Nifty Tidbits:

Originally printed in the Feb. 5, 2003 edition of the Illinois Valley News

On January 22, 2003 Josephine County had a birthday. There was no big celebration because it has only been 147 years since the county was formed. But it is still older than the State of Oregon which will have a birthday on February 14” .It will be 144 years since the state was created. That means that in 1856 when Josephine County was created, the area was still in territory status. Josephine was the last county created during the territorial period. The next county, Baker in eastern Oregon, was formed in 1862.
To go back to the beginning, Oregon settlers organized a provisional government in 1843 and four counties were formed, however they were then called districts. The Champoeg District began where the Pudding River emptied into the Willamette River and extended south to California and east to the Rocky Mountains. In 1845 the provisional government changed the districts to counties and Champoeg District became Marion County which was to honor General Francis Marion, a Revolutionary War hero.
In 1847 the southern part of Marion County was given the name of Linn County to honor Senator Lewis Linn from Missouri who helped create the Donation Land Act which gave free land to settlers. The next step was the creation of the Oregon Territory on Aug. 14, 1848. Then the southern part of Linn County and part of Yamhill County became Lane County which extended west to the coast and south to California. This was named to honor Joseph Lane, the first territorial governor. Gold was being discovered in southern Oregon, and the gold fever brought a great population explosion to areas south of the Willamette Valley. In 1851 Umpqua County, which was later changed to Douglas, was formed from Lane County. And in 1852 Jackson County, which also extended west to the coast, was formed south of Douglas. Douglas was named for Senator Stephen Douglas who was pushing for Oregon statehood. Jacksonville and Jackson County were named for President Andrew Jackson. The coastal part of Jackson County became Coos County in 1853, named for the Coos Indian tribe and Curry County on the south end was created in 1855 and named for George Curry who was territorial governor at the time.
It was the discovery of gold in the Illinois Valley which caused the influx of miners to Waldo and the south eastern part of the valley, which was called Sailor’s Diggings. This resulted in Josephine County being formed from the western part of Jackson County on January 22, 1856. The name is unique in the state, being the only county named for a woman.

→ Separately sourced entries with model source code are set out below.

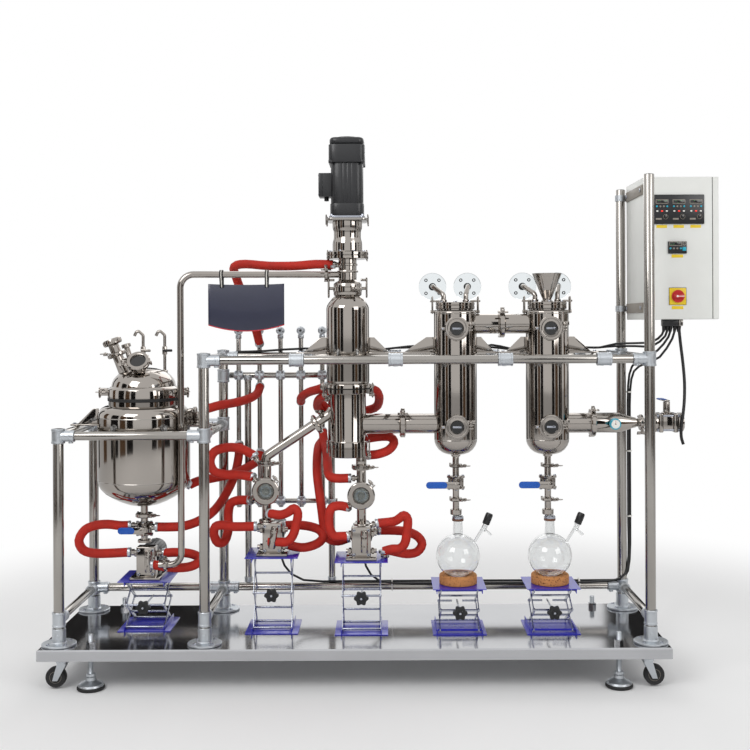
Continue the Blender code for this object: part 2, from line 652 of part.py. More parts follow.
def make_evaporator():
    x, y = EVAPORATOR_X, COLUMN_Y
    outer = [(0, NECK_TOP_Z), (NECK_RADIUS, NECK_TOP_Z), (NECK_RADIUS, HEAD_CLAMP_TOP_Z + 0.009),
             (HEAD_CLAMP_RADIUS, HEAD_CLAMP_TOP_Z - 0.006), (HEAD_CLAMP_RADIUS, HEAD_CLAMP_BOTTOM_Z),
             (0.070, UPPER_BODY_TOP_Z + 0.017),
             (UPPER_BODY_RADIUS, UPPER_BODY_TOP_Z - 0.006), (UPPER_BODY_RADIUS, JOINT_TOP_Z + 0.001),
             (UPPER_BODY_RADIUS + 0.005, JOINT_TOP_Z), (UPPER_BODY_RADIUS + 0.005, JOINT_BOTTOM_Z),
             (LOWER_BODY_RADIUS, JOINT_BOTTOM_Z - 0.002), (LOWER_BODY_RADIUS, FOOT_FLANGE_TOP_Z + 0.002),
             (FOOT_FLANGE_RADIUS, FOOT_FLANGE_TOP_Z), (FOOT_FLANGE_RADIUS, EVAPORATOR_BOTTOM_Z),
             (0, EVAPORATOR_BOTTOM_Z)]
    body = turned(outer, (x, y, 0), 16)
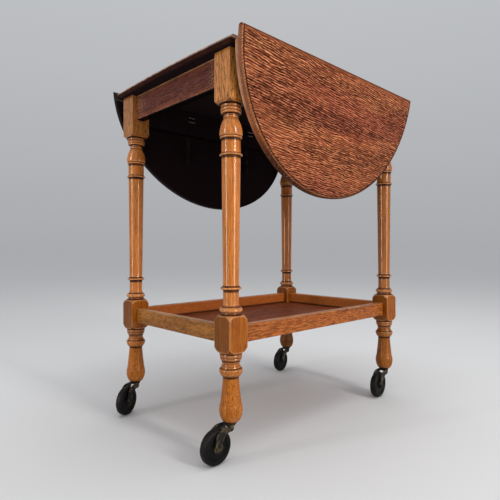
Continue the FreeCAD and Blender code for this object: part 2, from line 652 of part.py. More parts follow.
def horn():
    """Pressed fork: a swivel plate, two cheeks and the web that joins them at the front."""
    plate_z = (HORN_TOP_Z - HORN_PLATE, HORN_TOP_Z)
    plate = cylinder(HORN_TOP_RADIUS, vec(0, 0, plate_z[0]), Z_AXIS, HORN_PLATE)
    bridge = box((0, HORN_BRIDGE), (-HORN_Y, HORN_Y), plate_z)
    web_z = (HORN_TOP_Z - HORN_CHIN / 2, HORN_TOP_Z)
    web = box((HORN_FRONT, HORN_FRONT + HORN_PLATE), (-HORN_Y, HORN_Y), web_z)
    cheeks = [cheek_outline(side * CHEEK_Y).extrude(vec(0, side * HORN_PLATE, 0)) for side in (-1, 1)]
    return fused([plate, bridge, web] + cheeks).cut([axle(), stem()])


def stem():
    """Swivel pin, riveted through the horn's plate."""
    return cylinder(STEM_RADIUS, vec(0, 0, HORN_TOP_Z - HORN_PLATE), Z_AXIS, HORN_PLATE + STEM_LENGTH)


def socket():
    """Sleeve driven up into the leg, with a flange against its end."""
    bore = STEM_RADIUS + STEM_CLEARANCE
    sleeve = cylinder(SOCKET_RADIUS, vec(0, 0, SOCKET_BASE_Z), Z_AXIS, SOCKET_TOP_Z - SOCKET_BASE_Z)
    flange = cylinder(SOCKET_FLANGE_RADIUS, vec(0, 0, SOCKET_BASE_Z), Z_AXIS, SOCKET_FLANGE)
    return fused([sleeve, flange]).cut(cylinder(bore, vec(0, 0, SOCKET_BASE_Z), Z_AXIS, STEM_LENGTH))


def make_castors():
    moving = (("horn", horn()), ("stem", stem()), ("axle", axle()), ("wheel", wheel()), ("hub", hub()))
    for leg_name, side_x, side_y, trail in LEGS:
        for name, shape in moving:
            write("castor_" + name + "_" + leg_name, [to_leg(shape, side_x, side_y, trail)])
    sleeve = socket()
    write("castor_sockets", [to_leg(sleeve, side_x, side_y, 0) for _, side_x, side_y, _ in LEGS])


def wheel_reach(side_x, trail):
    """How far a castor's wheel reaches along -X and +X."""
    hub_x = side_x * LEG_X + CASTOR_TRAIL * math.cos(math.radians(trail))
    across = WHEEL_RADIUS * abs(math.cos(math.radians(trail)))
    return hub_x - across, hub_x + across


def origin_shift():
    """The left castors reach past the top, so the overall box isn't centred on the legs."""
    low = min(wheel_reach(side_x, trail)[0] for _, side_x, _, trail in LEGS)
    high = HALF_LENGTH + TOP_BOW
    return -(low + high) / 2


os.makedirs("parts", exist_ok=True)
ORIGIN_SHIFT = origin_shift()
make_legs()
make_rails()
make_tray_panel()
make_corner_blocks()
make_top()
make_leaves()
make_hinges()
make_stays()
make_castors()
print("%d nodes written" % len(os.listdir("parts")))
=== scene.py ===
"""Studio scene of an oval drop leaf tea trolley in polished oak, dressed on its CAD frame.

Everything is in metres, in the row frame of the CAD model: +Z up, X along the trolley, -Y the near
side. The classes below follow the trolley's own sub-assemblies.
"""

import cmath
import json
import logging
import math
from dataclasses import dataclass, field, replace
from enum import Enum
from functools import partial, reduce
from typing import Any, Callable, Mapping, Optional, Sequence

import bpy
import numpy as np
from mathutils import Matrix, Vector


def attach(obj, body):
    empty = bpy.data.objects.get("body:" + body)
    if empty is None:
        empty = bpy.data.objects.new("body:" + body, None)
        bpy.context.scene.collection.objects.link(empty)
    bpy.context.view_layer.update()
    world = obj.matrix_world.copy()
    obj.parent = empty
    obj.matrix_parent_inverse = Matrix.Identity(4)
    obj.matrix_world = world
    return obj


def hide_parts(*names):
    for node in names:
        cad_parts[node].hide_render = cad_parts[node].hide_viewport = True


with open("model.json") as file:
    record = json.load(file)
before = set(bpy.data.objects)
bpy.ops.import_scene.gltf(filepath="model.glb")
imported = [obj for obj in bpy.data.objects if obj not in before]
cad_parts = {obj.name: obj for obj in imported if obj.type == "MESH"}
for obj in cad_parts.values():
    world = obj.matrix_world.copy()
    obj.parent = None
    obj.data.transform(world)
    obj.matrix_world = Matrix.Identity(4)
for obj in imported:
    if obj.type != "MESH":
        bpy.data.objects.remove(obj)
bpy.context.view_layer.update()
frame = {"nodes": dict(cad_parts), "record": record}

LOG = logging.getLogger("tea_trolley")
MM = 0.001
MIDDLE_X = 15.745  # from the frame's origin to the middle between the legs, in millimetres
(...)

Josephine Rollins was born in Morgan County, Illinois in 1833. In 1850 she, her father, Lloyd, and other family members joined a wagon train headed for California and gold. At Fort Hall on the Snake River, they changed their destination to Oregon because their oxen probably wouldn’t make it to California. They spent the winter of 1850-51 in Oregon City and headed south to California in the spring of 1851. Gold had not yet been discovered in Jacksonville or Waldo, so the Rollins party was not searching for gold. However, on reaching the Rogue River, Indians informed them of yellow metal to the west and so they came into the Illinois Valley. There they made the first discovery of gold in the valley, on what they called Josephine Creek, named for Lloyd’s daughter. Stories are recorded that Josephine made pies for the miners and sold them for one dollar apiece. She was considered the first white woman to settle in Josephine County.
They did not remain long in the area and by 1853 she was in Yreka, CA. She married Julius Ort in 1854 at Colusa, CA. A letter she wrote in 1909 from Sonoma, California is in the archives of the Oregon Historical Society, and that is the last record of Josephine Rollins Ort which I have been able to find.